## Your instructions
From the data that follows, report how many lines hold the string "objects", giving only the number.

========================================================================

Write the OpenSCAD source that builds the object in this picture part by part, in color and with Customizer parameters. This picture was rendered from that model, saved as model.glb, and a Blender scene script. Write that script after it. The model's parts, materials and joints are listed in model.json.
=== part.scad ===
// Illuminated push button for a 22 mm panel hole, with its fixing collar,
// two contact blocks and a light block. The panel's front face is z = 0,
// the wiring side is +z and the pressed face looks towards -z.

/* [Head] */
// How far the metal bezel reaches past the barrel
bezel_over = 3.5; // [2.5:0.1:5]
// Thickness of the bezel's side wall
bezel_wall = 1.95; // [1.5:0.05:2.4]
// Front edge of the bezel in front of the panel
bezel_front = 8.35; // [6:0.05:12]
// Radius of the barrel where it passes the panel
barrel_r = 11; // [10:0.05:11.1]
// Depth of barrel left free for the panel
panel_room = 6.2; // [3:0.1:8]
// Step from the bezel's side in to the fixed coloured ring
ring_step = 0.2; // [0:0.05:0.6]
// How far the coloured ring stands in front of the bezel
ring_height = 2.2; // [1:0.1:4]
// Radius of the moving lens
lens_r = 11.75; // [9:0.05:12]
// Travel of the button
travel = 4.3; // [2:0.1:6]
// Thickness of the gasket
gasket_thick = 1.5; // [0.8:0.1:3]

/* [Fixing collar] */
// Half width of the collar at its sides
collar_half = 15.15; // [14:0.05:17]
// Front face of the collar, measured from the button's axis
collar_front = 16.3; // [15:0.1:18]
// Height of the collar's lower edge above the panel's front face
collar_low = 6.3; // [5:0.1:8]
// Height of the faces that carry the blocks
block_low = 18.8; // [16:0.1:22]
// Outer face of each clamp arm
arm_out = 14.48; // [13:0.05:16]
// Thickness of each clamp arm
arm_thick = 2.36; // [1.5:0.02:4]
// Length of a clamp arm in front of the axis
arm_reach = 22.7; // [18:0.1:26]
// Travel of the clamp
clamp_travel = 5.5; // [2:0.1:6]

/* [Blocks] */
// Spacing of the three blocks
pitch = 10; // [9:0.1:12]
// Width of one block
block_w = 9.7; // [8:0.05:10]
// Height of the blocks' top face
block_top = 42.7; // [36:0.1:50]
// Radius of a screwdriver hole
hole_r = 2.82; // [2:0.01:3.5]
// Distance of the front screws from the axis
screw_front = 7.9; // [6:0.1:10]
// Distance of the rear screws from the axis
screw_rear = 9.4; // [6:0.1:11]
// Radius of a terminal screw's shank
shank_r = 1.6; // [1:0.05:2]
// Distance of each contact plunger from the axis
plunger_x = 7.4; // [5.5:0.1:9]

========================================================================

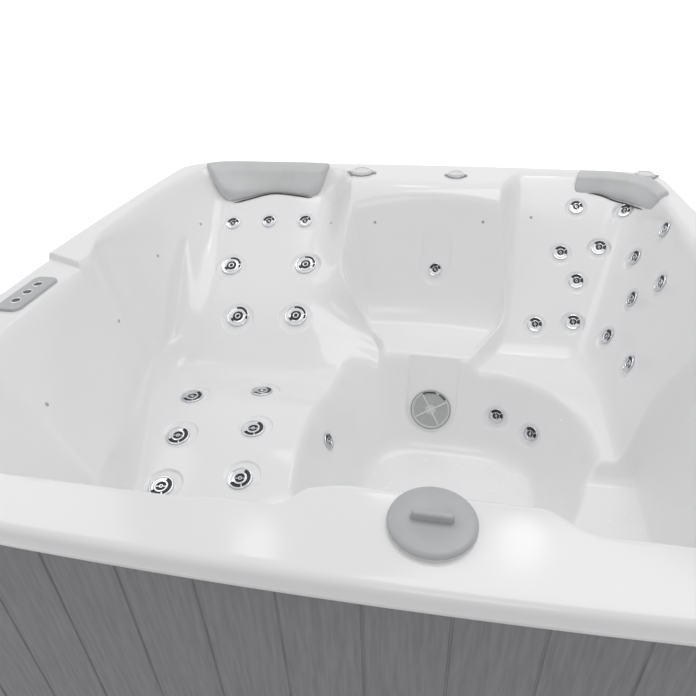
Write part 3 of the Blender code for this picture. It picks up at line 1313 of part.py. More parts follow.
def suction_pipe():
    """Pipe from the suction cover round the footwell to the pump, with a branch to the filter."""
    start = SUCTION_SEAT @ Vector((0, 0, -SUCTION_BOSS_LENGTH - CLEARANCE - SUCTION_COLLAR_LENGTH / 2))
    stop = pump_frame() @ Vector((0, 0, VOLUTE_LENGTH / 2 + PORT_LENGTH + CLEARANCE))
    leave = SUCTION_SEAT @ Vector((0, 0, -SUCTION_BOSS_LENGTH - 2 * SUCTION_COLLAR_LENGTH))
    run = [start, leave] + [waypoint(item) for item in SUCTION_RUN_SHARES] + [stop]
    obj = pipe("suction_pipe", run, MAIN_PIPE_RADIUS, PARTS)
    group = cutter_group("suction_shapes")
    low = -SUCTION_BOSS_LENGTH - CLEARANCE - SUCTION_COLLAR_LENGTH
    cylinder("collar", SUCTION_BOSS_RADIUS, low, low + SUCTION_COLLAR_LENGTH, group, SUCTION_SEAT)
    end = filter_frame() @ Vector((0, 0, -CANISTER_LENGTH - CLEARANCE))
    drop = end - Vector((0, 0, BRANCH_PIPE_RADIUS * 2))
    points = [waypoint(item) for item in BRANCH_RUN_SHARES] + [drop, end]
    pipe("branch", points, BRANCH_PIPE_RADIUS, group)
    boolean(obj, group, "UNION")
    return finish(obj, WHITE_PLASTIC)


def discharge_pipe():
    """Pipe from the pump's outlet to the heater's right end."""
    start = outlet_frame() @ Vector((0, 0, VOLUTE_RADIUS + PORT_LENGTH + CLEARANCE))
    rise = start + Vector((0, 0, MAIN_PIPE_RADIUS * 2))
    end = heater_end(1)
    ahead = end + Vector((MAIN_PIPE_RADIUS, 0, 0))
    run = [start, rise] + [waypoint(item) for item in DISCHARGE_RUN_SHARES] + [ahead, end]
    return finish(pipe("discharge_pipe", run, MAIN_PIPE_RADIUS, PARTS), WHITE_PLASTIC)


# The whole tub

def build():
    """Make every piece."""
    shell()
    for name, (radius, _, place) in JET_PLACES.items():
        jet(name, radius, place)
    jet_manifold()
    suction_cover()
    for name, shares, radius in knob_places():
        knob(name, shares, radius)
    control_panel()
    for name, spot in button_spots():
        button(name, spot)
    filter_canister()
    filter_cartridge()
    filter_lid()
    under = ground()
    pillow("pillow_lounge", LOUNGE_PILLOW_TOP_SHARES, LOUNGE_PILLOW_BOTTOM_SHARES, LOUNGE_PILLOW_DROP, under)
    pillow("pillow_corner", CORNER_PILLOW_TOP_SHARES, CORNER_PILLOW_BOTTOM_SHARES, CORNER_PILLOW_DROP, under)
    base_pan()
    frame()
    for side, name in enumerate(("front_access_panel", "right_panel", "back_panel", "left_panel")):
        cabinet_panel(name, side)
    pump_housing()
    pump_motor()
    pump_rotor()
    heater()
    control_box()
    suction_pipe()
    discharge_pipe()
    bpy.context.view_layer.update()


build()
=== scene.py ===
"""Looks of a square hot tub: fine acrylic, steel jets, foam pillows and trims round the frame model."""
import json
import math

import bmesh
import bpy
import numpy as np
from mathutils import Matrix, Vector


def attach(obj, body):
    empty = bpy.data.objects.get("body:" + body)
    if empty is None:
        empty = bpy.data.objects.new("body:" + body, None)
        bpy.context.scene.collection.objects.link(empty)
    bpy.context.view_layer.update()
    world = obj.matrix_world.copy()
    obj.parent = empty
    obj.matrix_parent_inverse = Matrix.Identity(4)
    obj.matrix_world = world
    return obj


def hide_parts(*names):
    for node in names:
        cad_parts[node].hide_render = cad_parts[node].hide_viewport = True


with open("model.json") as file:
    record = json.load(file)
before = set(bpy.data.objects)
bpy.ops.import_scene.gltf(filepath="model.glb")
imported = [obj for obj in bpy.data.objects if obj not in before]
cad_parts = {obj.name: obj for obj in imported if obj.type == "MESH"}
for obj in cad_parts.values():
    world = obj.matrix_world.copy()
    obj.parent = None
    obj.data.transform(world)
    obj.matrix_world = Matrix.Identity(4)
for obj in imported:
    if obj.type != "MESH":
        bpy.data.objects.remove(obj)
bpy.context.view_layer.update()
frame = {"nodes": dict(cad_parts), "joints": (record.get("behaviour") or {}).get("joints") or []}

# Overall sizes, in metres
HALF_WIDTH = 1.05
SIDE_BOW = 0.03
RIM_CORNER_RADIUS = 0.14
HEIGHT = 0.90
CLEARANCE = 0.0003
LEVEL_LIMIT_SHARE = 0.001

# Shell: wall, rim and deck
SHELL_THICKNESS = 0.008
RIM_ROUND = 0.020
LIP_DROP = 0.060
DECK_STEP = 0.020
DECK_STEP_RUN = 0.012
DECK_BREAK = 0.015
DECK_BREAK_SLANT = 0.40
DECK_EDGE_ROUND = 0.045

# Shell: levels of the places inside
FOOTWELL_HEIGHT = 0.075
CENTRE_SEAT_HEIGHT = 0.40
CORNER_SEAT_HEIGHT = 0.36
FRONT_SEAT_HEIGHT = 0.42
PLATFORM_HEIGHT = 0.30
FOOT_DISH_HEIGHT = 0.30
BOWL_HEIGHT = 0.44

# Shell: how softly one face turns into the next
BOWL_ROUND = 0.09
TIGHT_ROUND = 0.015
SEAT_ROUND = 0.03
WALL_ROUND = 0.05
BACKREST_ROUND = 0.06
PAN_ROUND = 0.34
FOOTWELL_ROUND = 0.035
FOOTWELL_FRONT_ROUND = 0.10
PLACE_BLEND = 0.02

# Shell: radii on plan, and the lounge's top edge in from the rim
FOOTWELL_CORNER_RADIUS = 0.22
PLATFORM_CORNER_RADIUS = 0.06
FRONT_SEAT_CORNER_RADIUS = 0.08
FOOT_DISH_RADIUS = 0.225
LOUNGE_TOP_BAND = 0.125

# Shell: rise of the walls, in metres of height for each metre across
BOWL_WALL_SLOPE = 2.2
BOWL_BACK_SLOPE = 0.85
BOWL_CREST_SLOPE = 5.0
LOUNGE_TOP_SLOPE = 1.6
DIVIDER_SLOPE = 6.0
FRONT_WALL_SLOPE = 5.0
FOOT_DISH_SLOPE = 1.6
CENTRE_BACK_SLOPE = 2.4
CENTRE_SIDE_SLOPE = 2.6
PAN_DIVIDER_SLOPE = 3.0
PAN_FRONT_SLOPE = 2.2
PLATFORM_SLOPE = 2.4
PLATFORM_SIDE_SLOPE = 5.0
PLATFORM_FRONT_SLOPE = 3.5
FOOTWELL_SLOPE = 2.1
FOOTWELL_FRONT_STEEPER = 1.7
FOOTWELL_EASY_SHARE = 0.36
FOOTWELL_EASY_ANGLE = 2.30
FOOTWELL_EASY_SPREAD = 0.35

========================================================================

## Complete response
6